In sum, the selected readings suggest that immigration has both a negative and positive impact on the US economy and social sphere: it becomes a real financial burden for the state but contributes to economic, cultural and social development of the nation. The nature of immigration to this country itself has been at once a cause and a result of the superior appeal exercised by the United States over other nations seeking immigrants. Immigration to this country has been unique not only by reason of its volume but also because of the diversity of its composition. Immigration is a natural process in the USA, thus there is no a unified approach to immigration and assessment over its impact and influence on the economy and the American society.

Works Cited

Capps, R., Fix, M., Murray, J., Ost, J., Passel, J.S., & Herwantoro, S. (2005). The new demographics of America’s schools: immigration and the No Child Left Behind Act. Washington, DC: Urban Institute. Web.
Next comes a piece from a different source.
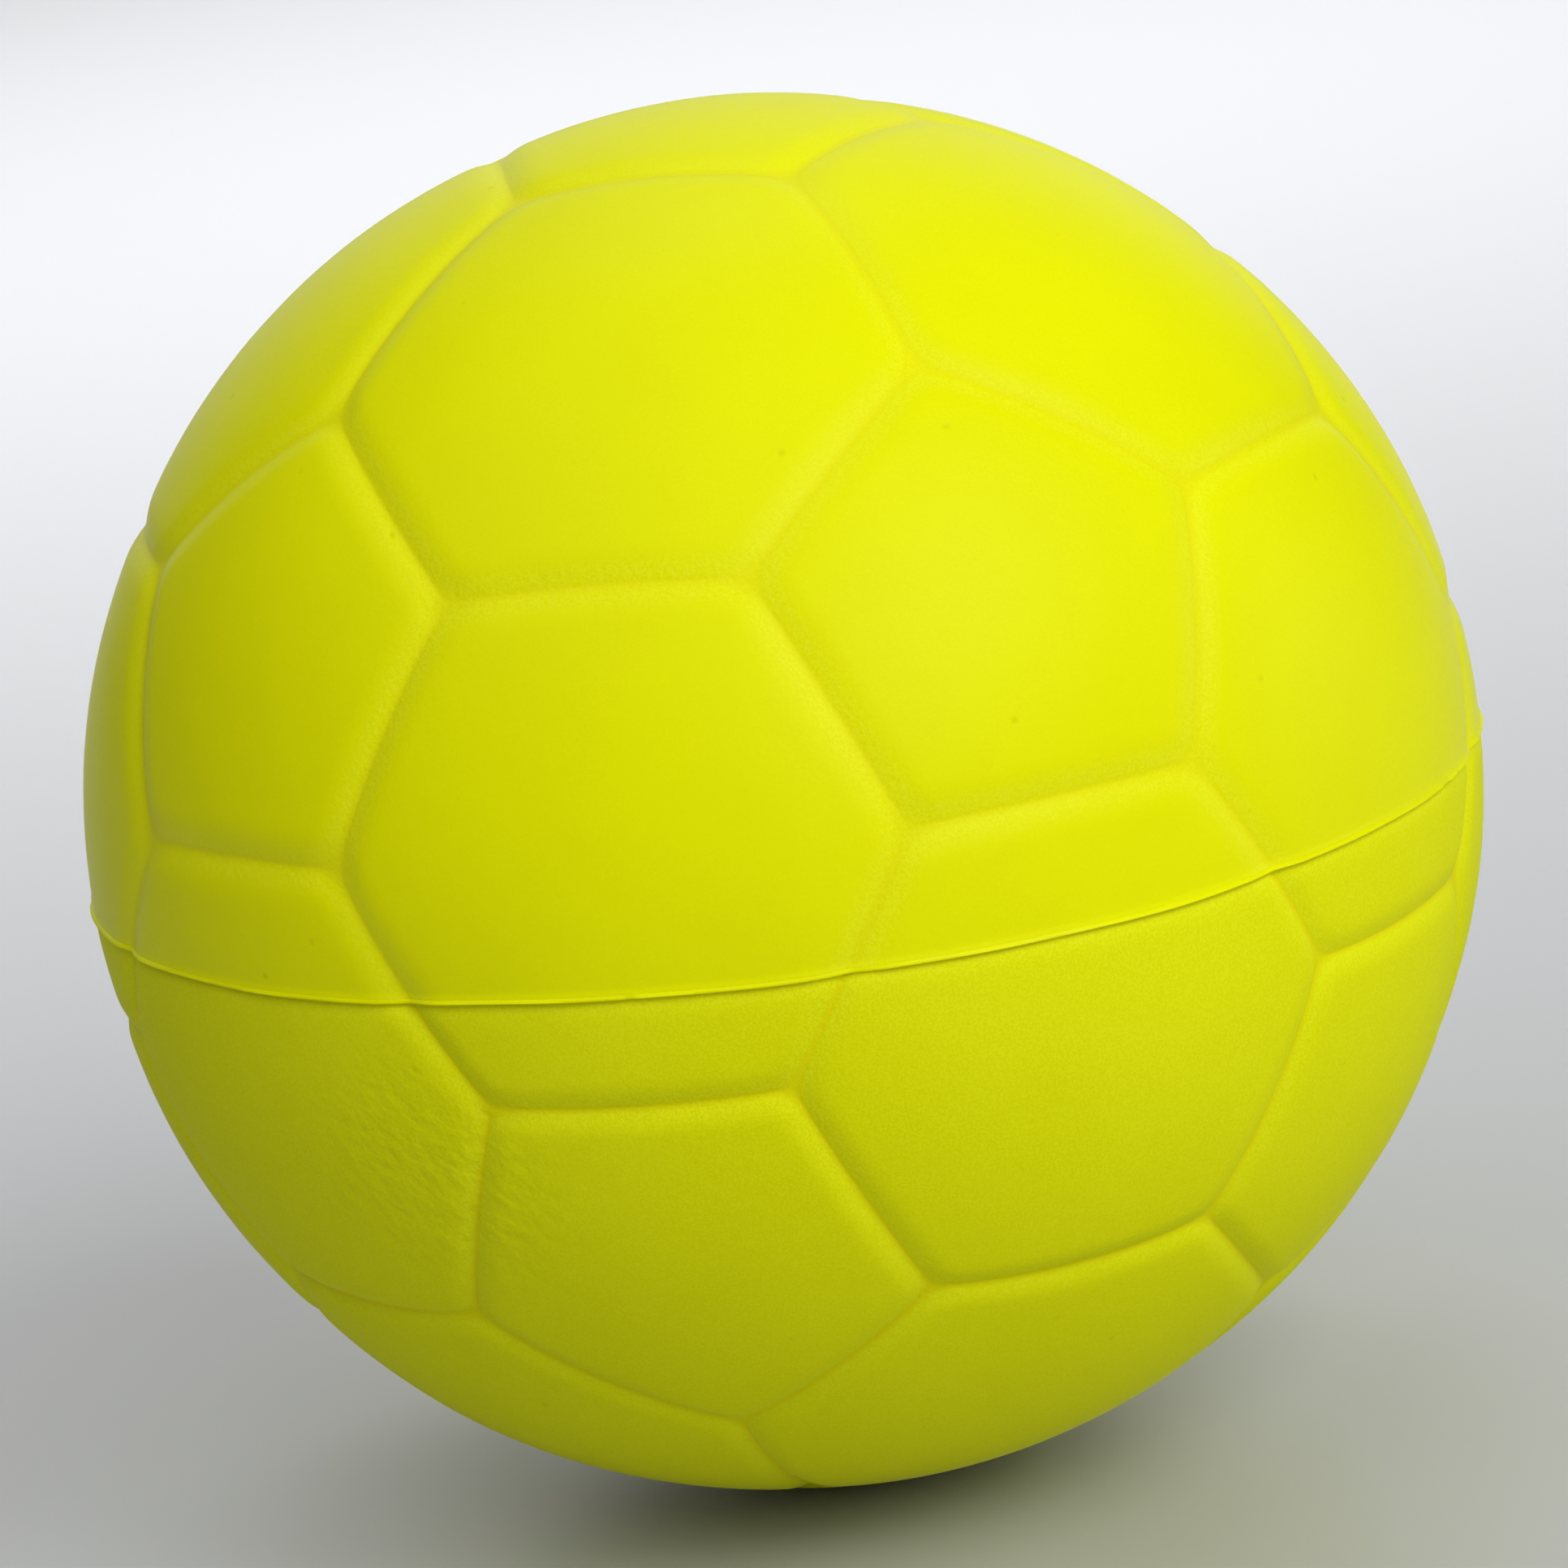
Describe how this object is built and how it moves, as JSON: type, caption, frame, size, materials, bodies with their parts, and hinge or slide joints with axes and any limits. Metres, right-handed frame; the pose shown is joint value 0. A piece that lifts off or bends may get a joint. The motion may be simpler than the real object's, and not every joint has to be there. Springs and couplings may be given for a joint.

Currie, J. (1997). Medicaid use by children of immigrants. Focus, 18(2), 54-56. Web.

Ku, L. (2001). Insurance coverage and health care access for immigrant families. Testimony before the senate Committee. Web.

Martin, P., & Midgley, E. (2006). Immigration: Shaping and reshaping America. Population Bulletin, 61(4), 3-28.

Meissner, D., Meyers, D.W., Papademetriou, D.G., & Fix, M. (2006). Independent task force on immigration and America’s future. Web.

Passel, J. (2006). Size and characteristics of the unauthorized migrant population in the U.S. Pew Hispanic Center, Washington DC. Web.

Ruby T. (2004). Leveling the playing field: Supporting immigrant children from birth to eight. The Future of Children, 14(2), 61-79. Web.

Singer, A. (2001). Immigrants, their families and their communities in the aftermath of welfare reform. Research Perspectives on Migration, Carnegie Endowment for International Peace. Web.